There is a problem with your professor's definition. We more or less already need the notion of the collection of natural numbers satisfying the Peano Axioms, even before it makes sense to talk about iterating a function, in this case $s$. In fact, the standard way to define iterates is:
Let $s^0$ be the identity function on $\mathbb{Z}$.
Let $s^{n+1} = s^n \circ s$ for every natural number $n$.
How can we possibly do this without the natural numbers? We essentially cannot, because the natural numbers are precisely what we need to use to count the iterations!
The reason I can say that your professor is making a mistake is that the quantification of $m$ is ill-defined; it quantifies over all "$m \ge 1$", but what is that even supposed to mean? It is in fact meaningless unless $m$ is restricted to some kind of number, not to say that "$s^m$" is meaningless unless $m$ is a natural number (or integer if $s$ is invertible; presumably it is not in this case). So it already is necessary to know $\mathbb{N}$ before any of the notation makes sense.
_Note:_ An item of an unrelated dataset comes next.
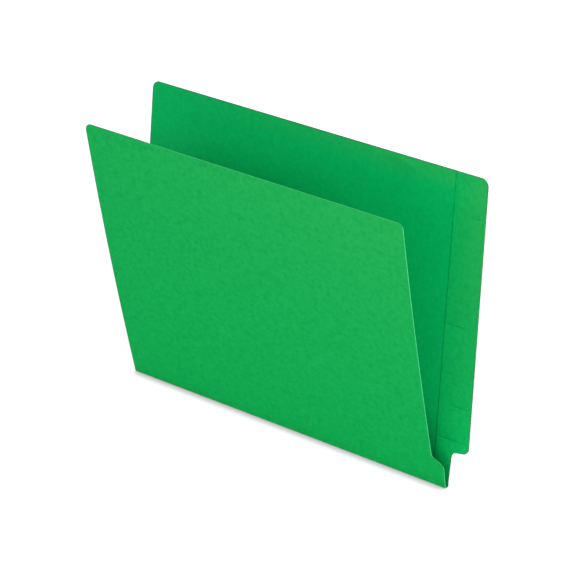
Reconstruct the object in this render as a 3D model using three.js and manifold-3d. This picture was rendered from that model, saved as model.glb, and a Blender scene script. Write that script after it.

However, if you do things carefully in set theory, you could first construct an inductive set $ω$, and then somehow define the integers $\mathbb{Z}$ without using natural numbers, and then define the natural numbers via the recursion theorem. This is not going to be anywhere as 'simple' as the ill-defined definition quoted. For details of how to do this rigorously in ZFC, see this post. If a different formal system is being used, then he will have to specify it.